In a surprising move, especially since it comes just hours before the release of iOS 7, CyanogenMOD founder, Steve Kondik, has written an extensive blog post about his custom Android ROM: a simultaneous primer, history and manifesto.

Kondik incorporated the company in late 2012 and Cyanogen Inc. and took on a Series A round lead by Mitch Lasky’s Benchmark, which has a history of investing in open-source projects. The idea is to make CyanogenMOD into a business, hopefully a profitable one, by taking code from the Android Open Source Project, integrating essential security features like remote wiping, granular app permissions and more.

CMInstaller_7

The team now wants to bring CyanogenMOD to more devices — there are 17 full-time employees at the company — and intends to create an Android app to make the process easier.
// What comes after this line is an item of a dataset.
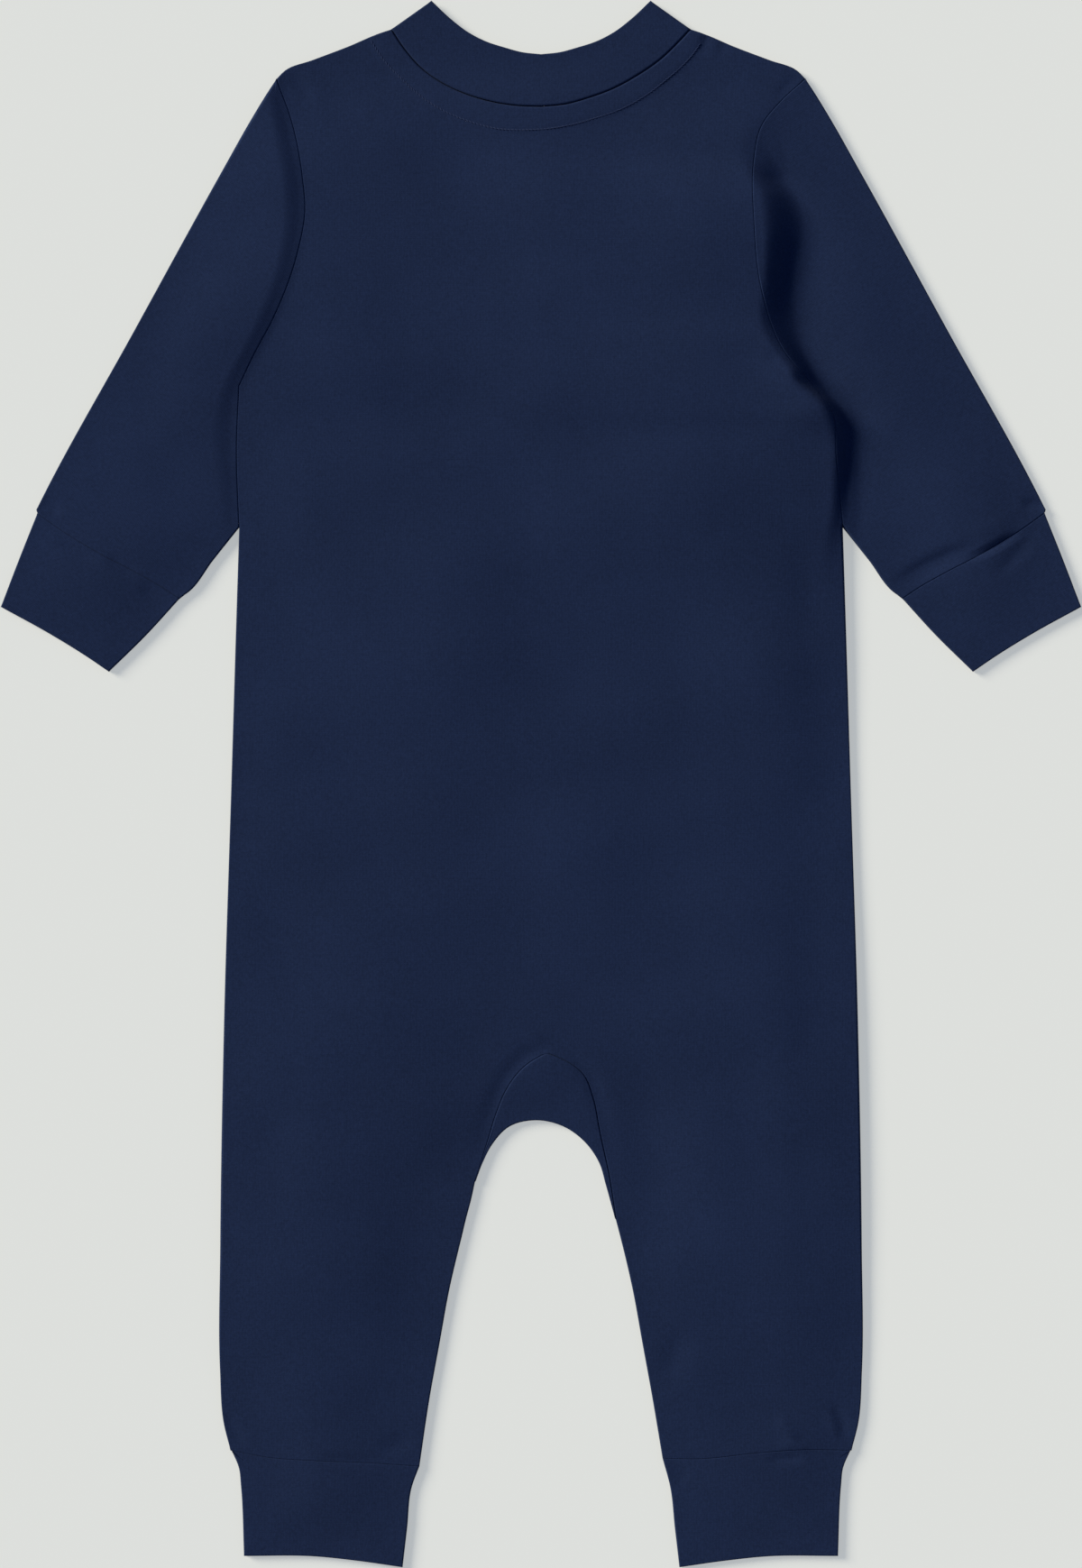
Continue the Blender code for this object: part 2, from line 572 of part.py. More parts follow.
def make_tape(name, side, surface):
    """One zip tape, with room for the slider's post at the top."""
    levels = np.concatenate([TAPE_LEVELS, np.linspace(TAPE_LEVELS[-1], ZIP_END, TAPE_SPANS + 1)[1:]])
    post_end = SLIDER_TOP - POST_INSET - POST_LENGTH
    near = np.where(levels > post_end - POST_ROOM, TAPE_TOP_GAP, TAPE_HALF_GAP)
    across = np.stack([near, np.full_like(near, 0.5 * TAPE_REACH), np.full_like(near, TAPE_REACH)], axis=1)
    plan = np.stack([side * across, np.repeat(levels[:, None], 3, axis=1)], axis=-1)
    return wall(name, [plan], (0,), lambda p: zip_level(p[..., 1]),
                lambda p: zip_level(p[..., 1]) + TAPE_THICK, surface)


def prism(points, low, high, upright):
    """An outline pushed from low to high: (x, y) points along Z, or upright (y, z) points along X."""
    made = bmesh.new()
    ends = [[made.verts.new((level, a, b) if upright else (a, b, level)) for a, b in points]
            for level in (low, high)]
    for ring in ends:
        made.faces.new(ring)
    for k in range(len(points)):
        following = (k + 1) % len(points)
        made.faces.new([ends[0][k], ends[0][following], ends[1][following], ends[1][k]])
    return made


def both_sides(rows, shift=0.0):
    """A closed outline from the rows on one side and their mirror images."""
    right = [(row.half_width, row.along + shift) for row in rows]
    return right + [(-x, y) for x, y in reversed(right)]


def joined_solid(name, shapes, cuts, surface):
    """One solid from overlapping shapes, less the cuts."""
    things = [finish(name if k == 0 else f"{name}_{k}", shape, surface)
              for k, shape in enumerate(shapes + cuts)]
    for k, other in enumerate(things[1:], start=1):
        step = things[0].modifiers.new(other.name, "BOOLEAN")
        step.object = other
        step.operation = "UNION" if k < len(shapes) else "DIFFERENCE"
        other.hide_render = True
        other.display_type = "WIRE"
    return things[0]


def make_slider(surface):
    """Two plates over the teeth, joined by a post, with a bridge for the pull tab."""
    plate = both_sides(PLATE_OUTLINE, SLIDER_TOP)
    under = BRIDGE + BRIDGE_WINDOW
    over = SLIDER_LIFT + TAPE_THICK + SEAM_GAP
    sink = 0.5 * PLATE
    reach = 0.5 * BRIDGE_LENGTH
    half_arch = (Arch(reach, under + sink), Arch(reach, BRIDGE_CHAMFER), Arch(reach - BRIDGE_CHAMFER, 0.0))
    corner = reach - BRIDGE - BRIDGE_CHAMFER + BRIDGE_EDGE
    half_window = (Arch(corner, BRIDGE), Arch(reach - BRIDGE, BRIDGE_CHAMFER + BRIDGE_EDGE),
                   Arch(reach - BRIDGE, under + sink))
    arch = half_arch + tuple(Arch(-row.along, row.level) for row in reversed(half_arch))
    window = tuple(Arch(-row.along, row.level) for row in reversed(half_window)) + half_window
    bridge = [(row.along + PULL_AXIS_Y, row.level) for row in arch + window]
    post_top = SLIDER_TOP - POST_INSET
    post = both_sides((Metal(POST_HALF_WIDTH, 0.0), Metal(POST_HALF_WIDTH, -POST_LENGTH)), post_top)
    shapes = [prism(plate, under, under + PLATE, False),
              prism(post, under + sink, over + sink, False),
              prism(plate, over, over + PLATE, False),
              prism(bridge, -BRIDGE_HALF_WIDTH, BRIDGE_HALF_WIDTH, True)]
    return joined_solid("zip_slider", shapes, [], surface)


def make_pull(surface):
    """A flat tab with an eye at its axis; it lies towards the hem, its tip on the surface."""
    bar = 0.5 * PULL_THICK
    eye = both_sides((Metal(PULL_EYE_HALF_WIDTH, -bar), Metal(PULL_EYE_HALF_WIDTH, -PULL_EYE_LENGTH)))
    pull = joined_solid("zip_pull", [prism(both_sides(PULL_OUTLINE), -bar, bar, False)],
                        [prism(eye, -2.0 * bar, 2.0 * bar, False)], surface)
    tilt = asin((PULL_AXIS_Z - bar - PULL_TIP_CLEARANCE) / -PULL_OUTLINE[-1].along)
    for thing in [other for other in bpy.data.objects if other.name.startswith("zip_pull")]:
        thing.location = (0.0, PULL_AXIS_Y * MM, PULL_AXIS_Z * MM)
        thing.rotation_euler = (tilt, 0.0, 0.0)
    return pull


def build():
    for thing in list(bpy.data.objects):
        bpy.data.objects.remove(thing, do_unlink=True)
    jersey = material("jersey", CLOTH_COLOUR, 0.95, 0.0)
    rib = material("cuff_jersey", CLOTH_COLOUR, 0.95, 0.0)
    tape = material("zip_tape", TAPE_COLOUR, 0.9, 0.0)
    metal = material("zip_metal", METAL_COLOUR, 0.4, 0.0)
    make_back(jersey)
    make_gusset(jersey)
    make_collar(rib)
    for word, side in (("left", -1), ("right", 1)):
        make_front(f"front_{word}", side, jersey)
        make_sleeve(f"sleeve_{word}", side, jersey)
        make_wrist_cuff(f"wrist_cuff_{word}", side, rib)
        make_ankle_cuff(f"ankle_cuff_{word}", side, rib)
        make_tape(f"zip_tape_{word}", side, tape)
    make_slider(metal)
    make_pull(metal)


build()
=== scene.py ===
"""Footless baby romper laid flat on its front: knitted cloth, seams, stitching and zip.

The back faces up, the collar points to +Y and the wearer's right side is at +X.
Tables and sizes are in millimetres; the meshes are made in metres.
"""
from collections import namedtuple

import bpy
import numpy as np
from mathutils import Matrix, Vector


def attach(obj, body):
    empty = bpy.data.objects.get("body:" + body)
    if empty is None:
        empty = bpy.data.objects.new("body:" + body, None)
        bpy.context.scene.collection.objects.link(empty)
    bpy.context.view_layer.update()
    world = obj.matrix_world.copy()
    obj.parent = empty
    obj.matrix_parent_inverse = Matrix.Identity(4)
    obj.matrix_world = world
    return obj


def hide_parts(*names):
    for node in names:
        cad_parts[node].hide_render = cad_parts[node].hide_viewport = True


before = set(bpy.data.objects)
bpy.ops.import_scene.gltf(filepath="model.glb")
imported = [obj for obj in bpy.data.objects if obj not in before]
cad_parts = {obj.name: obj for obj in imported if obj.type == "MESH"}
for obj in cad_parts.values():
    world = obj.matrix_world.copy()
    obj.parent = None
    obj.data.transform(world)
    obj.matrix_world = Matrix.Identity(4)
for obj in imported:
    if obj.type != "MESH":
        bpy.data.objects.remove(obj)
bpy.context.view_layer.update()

MM = 0.001

# Cloth: thickness, gaps, rims, rounds, and the rise of the upper layer. A seam's gap below zero laps
# the two pieces by a hair.
CLOTH = 0.8
DOUBLE_CLOTH = 1.1
EDGE_HEIGHT = 2.5
SEAM_GAP = -0.04
NECK_GAP = 0.26
SIDE_GAP = 0.12
RIM = 2.4
CUFF_RIM = 2.8
EDGE_ROUND = 0.42
GUSSET_RIM_SHARE = 0.25
SLEEVE_CORNER_RIM = 0.7
HOLDING_RING = 0.2
SEAM_LIP = 0.1
SLEEVE_LIP = 0.08
RISE = 2.0
RISE_REACH = 50.0
WAVE_REACH = 25.0
CALM_REACH = 8.0
LAYER_ROOM = 0.1
LAYER_BLEND = 0.04
RIM_SHARE = 0.8
RING_SHARE = 0.9
CUT_ROUND = 0.3
CUT_TUCK = 0.15
ROLL_TURNS = (22.5, 45.0, 67.5, 90.0)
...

Most install sheets for CyanogenMOD are over 20 steps, and the majority of carrier-sold Android devices have locked bootloaders that must be cracked, officially or otherwise, before rooting, installing a custom recovery, backing up the original files and, finally, overwriting system files with Cyanogen. It’s not an easy task for the average user, even if its results — a bloat-free, clean and fast build of the latest Android code — are worth the toil.

There is also talk of bringing CyanogenMOD to devices sold through official retail channels, though whether Google would give its blessing — the company needs to certify the software to allow access to the Google Play Store — remains to be seen.